Décimo Domingo del Tiempo Ordinario (10 de junio de 2018)

En su Introducción a la Vida Devota, Francisco de Sales no compara la felicidad con el egocentrismo, el ensimismamiento o la obsesión con nosotros mismos. Sin embargo, Francisco compara la felicidad con lo que él llama el autodominio. El Santo Caballero escribe:

“La mayor felicidad del hombre es ser dueño de su propia alma, y entre más perfecta sea nuestra paciencia más completamente poseeremos nuestras almas".

¡Qué felicidad es conocernos y aceptarnos a nosotros mismos por quienes somos a los ojos de Dios! ¡Qué dicha es sentirnos cómodos –sin ser autocomplacientes– en nuestra propia piel! ¡Qué dicha es, en esencia, sentirse en casa –estar en paz– con la persona que Dios nos hizo! En realidad, es lo mejor después del Paraíso.

Lo trágico es que, la capacidad de sentirnos como en casa con nosotros mismos fue la primera –y la más fundamental– víctima de la Caída. Tan pronto Adán y Eva comieron del fruto del árbol del conocimiento, su estado natural –su desnudez, su transparencia– se convirtió en reprobación. Se sentían incómodos –estaban avergonzados– de quienes eran. Literalmente, ya no se sentían cómodos en su propia piel. Manchados de repente por su auto-aislamiento y el odio hacia sí mismos, perdieron el Paraíso... y la vida se convirtió en una carga.

Como bien sabemos, mucha de la miseria, el pecado y la tristeza que azotan a la familia humana hasta nuestros días procede ya sea de (1) nuestra incapacidad de ser quienes realmente somos o (2) nuestros intentos inútiles por ser quienes no somos.

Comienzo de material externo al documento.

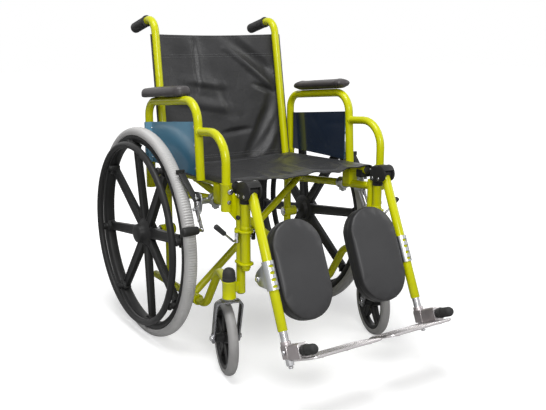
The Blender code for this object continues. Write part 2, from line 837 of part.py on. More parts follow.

En su Tratado Sobre el Amor de Dios, Francisco de Sales dijo:

"Dios se ha manifestado ante nosotros de tantas maneras y a través de tantos medios que Él desea que todos seamos salvados y que nadie desconozca este hecho. Para este propósito, a través de la Creación Dios nos hizo "a su imagen y semejanza”; mientras que mediante la Encarnación Dios se hizo a sí mismo a nuestra imagen y semejanza".

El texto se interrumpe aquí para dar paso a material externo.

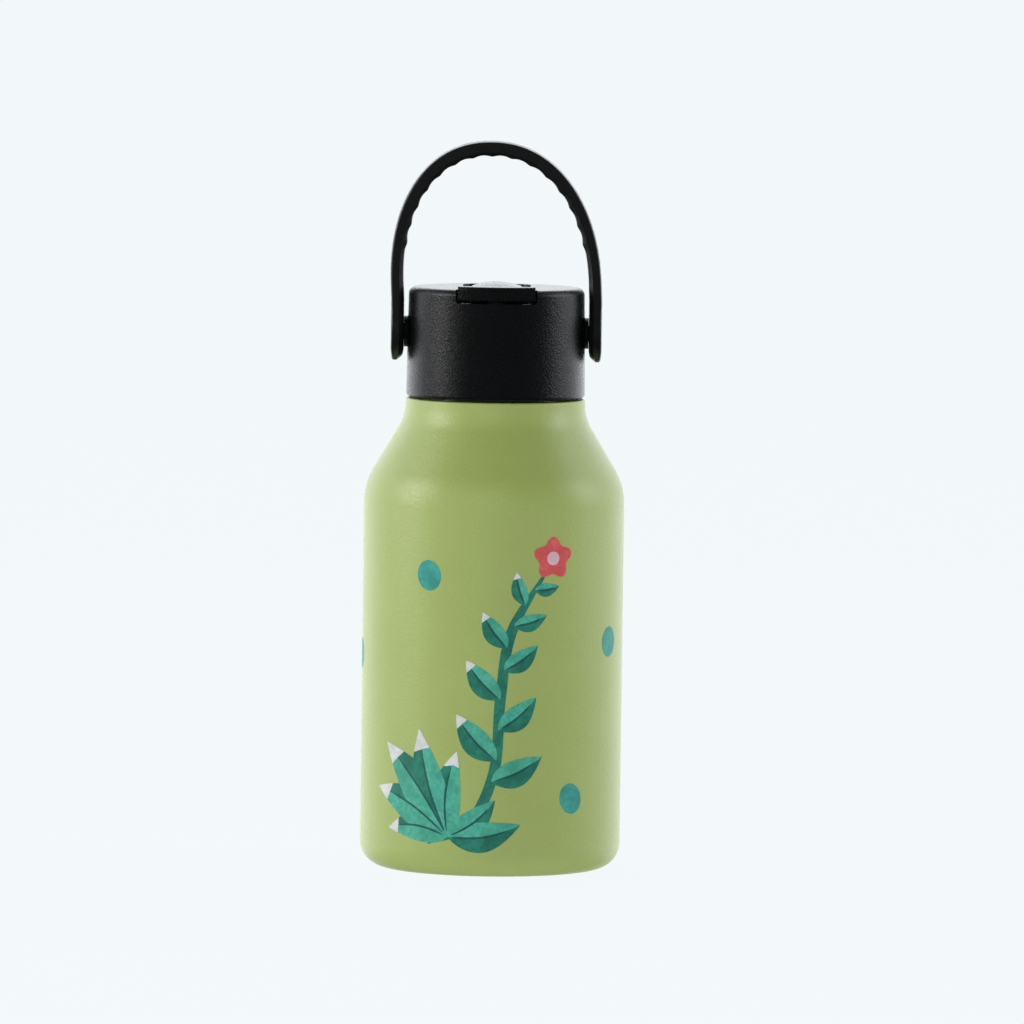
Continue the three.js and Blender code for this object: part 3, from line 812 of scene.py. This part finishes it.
def ink_skin(name, shapes, layer):
    """The flat outlines as thin closed skins on the wall."""
    rise = INK_STEP * (layer + 2)
    step_s, step_z = INK_GRID
    verts, faces = [], []
    for outline in shapes:
        low = Vector((min(p.x for p in outline), min(p.y for p in outline)))
        high = Vector((max(p.x for p in outline), max(p.y for p in outline)))
        grid = [
            Vector((low.x + (i + 0.5 * (j % 2)) * step_s, low.y + j * step_z))
            for i in range(1, int((high.x - low.x) / step_s) + 1)
            for j in range(1, int((high.y - low.y) / step_z) + 1)
        ]
        n = len(outline)
        loop = [(k, (k + 1) % n) for k in range(n)]
        inside = [list(range(n))]
        flat, _, triangles, *_ = geometry.delaunay_2d_cdt(outline + grid, loop, inside, 1, 1e-4)
        start = len(verts)
        for depth in (rise, INK_ROOT):
            for p in flat:
                r = BODY_R + depth
                verts.append((r * math.sin(p.x / BODY_R), -r * math.cos(p.x / BODY_R), p.y))
        count = len(flat)
        seen = {}
        for tri in triangles:
            faces.append([start + k for k in tri])
            faces.append([start + count + k for k in reversed(tri)])
            for a, b in zip(tri, [*tri[1:], tri[0]]):
                seen[(a, b)] = True
        for a, b in seen:
            if (b, a) not in seen:
                faces.append([start + b, start + a, start + count + a, start + count + b])
    used = sorted({k for face in faces for k in face})
    place = {k: i for i, k in enumerate(used)}
    return new_object(name, [verts[k] for k in used], [[place[k] for k in face] for face in faces])


def sprig_shapes():
    """The outlines by ink: a bushy plant, whose stem rises to a flower, and plain round spots."""
    inks = {"deep_teal": [], "light_teal": [], "vein": [], "grey": [], "coral": [], "pink": []}

    def add_leaf(root, angle, length, width, bend, tipped):
        turn = 1 if bend >= 0 else -1
        edges = leaf(root, angle, length, width, bend)
        upper, middle, lower = edges[turn], edges[0], edges[-turn]
        inks["deep_teal"].append(upper + lower[-2:0:-1])
        inks["light_teal"].append(middle + lower[-2:0:-1])
        inks["vein"].append(ribbon(middle[1:14], 0.6))
        if tipped:
            inks["grey"].append(upper[13:] + lower[-2:12:-1])

    stem = smooth_line([(-18, 9.5), (-6, 15), (1, 30), (2.5, 50), (5.5, 69), (15.5, 86)], 12)
    inks["deep_teal"].append(ribbon(stem, 3.0))
    for angle, length, width, bend in (
        (176, 20, 8.5, -0.1), (153, 28, 10.5, -0.08), (130, 33, 11.5, -0.05), (107, 31, 10.5, 0.05),
        (84, 24, 9, 0.08), (38, 17, 7.5, -0.08), (10, 21, 8.5, -0.08),
    ):
        add_leaf((-12, 11.5), angle, length, width, bend, angle > 60)
    for share, turn, length, width in (
        (0.36, -1, 16, 7.6), (0.44, 1, 17, 7.8), (0.52, -1, 14, 6.8),
        (0.6, 1, 14.5, 6.8), (0.68, -1, 12, 5.8), (0.75, 1, 12, 5.8),
        (0.82, -1, 10, 4.8), (0.88, 1, 9.5, 4.6), (0.94, -1, 7.5, 3.8),
    ):
        i = round(share * (len(stem) - 1))
        way = stem[i + 1] - stem[i]
        angle = math.degrees(math.atan2(way.y, way.x)) + turn * 48
        add_leaf(stem[i], angle, length, width, turn * 0.06, turn > 0)
    bloom = stem[-1] + Vector((1.8, 3.2))
    inks["coral"].append(oval(bloom, 5.2, 5.2, 0.3, 60, 0.16))
    inks["pink"].append(oval(bloom, 1.9, 1.9))
    spots = [
        (-18.5, 84, 0.2), (40, 65, -0.1), (24, 22, 0.3),
        (-54, 60, 0), (-80, 88, 0.2), (-84, 27, -0.3),
        (70, 92, 0.1), (66, 33, 0), (102, 62, 0.2),
    ]
    inks["spot_teal"] = [oval((s, z), 3.7, 4.3, turn) for s, z, turn in spots]
    return inks


# ---------------------------------------------------------------- lid
def channel(name, spread, z0, z1):
    outline = rounded([
        (-CHANNEL_HALF - spread, -30),
        (CHANNEL_HALF + spread, -30),
        (CHANNEL_HALF + spread, CHANNEL_BACK + spread, 4 + spread),
        (-CHANNEL_HALF - spread, CHANNEL_BACK + spread, 4 + spread),
    ])
    return prism(name, outline, "Z", z0, z1)


def lid_envelope(name):
    return turned(name, [
        (0, LID_BOTTOM),
        (LID_R, LID_BOTTOM, 1.1),
        (LID_TOP_R, LID_TOP, LID_ROUNDING),
        (0, LID_TOP),
    ], to_axis=True)


def pivot_boss(side):
    boss = turned("boss", [
        (0, 23.7),
        (PIVOT_BOSS_R + 0.5, 23.7),
        (PIVOT_BOSS_R + 0.5, 24.3),
        (PIVOT_BOSS_R, 24.9, 0.5),
        (PIVOT_BOSS_R, PIVOT_BOSS_END, 0.15),
        (0, PIVOT_BOSS_END),
    ], to_axis=True, segments=SMALL_ROUND)
    return set_across(boss, side)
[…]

La gracia redentora de la Encarnación nos permite experimentar nuevamente la felicidad que produce el poseer nuestras propias almas. El poder restaurador de la Encarnación hace que podamos experimentar otra vez la dicha de sentirnos básicamente de nuevo cómodos con quienes somos a los ojos de Dios. Heridos como estamos por el pecado, nuestra práctica de la devoción –nuestra cruzada para poseer nuestras almas– ya no es tan fácil como lo fuera originalmente en el Paraíso. Requiere una práctica perpetua; exige una enorme paciencia.

Aun así, Dios no solo nos promete la dicha y la paz fruto de esta auto-aceptación celestial; Él también nos muestra cómo lograrla en esta tierra y en la persona de su Hijo.

Jesús encarna el poder del autodominio. Jesús exhibe la alegría de quien se acepta a sí mismo. Jesús irradia la paz de la autodeterminación. ¿Quién mejor que Jesús para mostrarnos lo que es sentirnos cómodos en nuestra propia piel? ¿Quién mejor que Jesús para demostrar lo que es invitar –y empoderar– a otros para que hagan lo mismo?

Al igual que hiciera con nuestros primeros padres, el Malvado nos golpea donde duele. Algunas veces Satanás nos tienta para que creamos que no nos es posible ser felices siendo nosotros mismos. Otras veces, Satanás nos tienta para que creamos que seríamos más felices si fuéramos alguien más –quizás cualquier otra persona– diferente de quienes somos. En lugares muy profundos y oscuros dentro de nuestras mentes y corazones, cada uno de nosotros es tentado a hacerse esta pregunta:

Siendo un pecador, como lo soy, débil, como lo soy, herido, como lo estoy, e imperfecto, como lo soy, ¿por qué debería creer que Dios quiere que me sienta cómodo –en casa– en mi propia piel?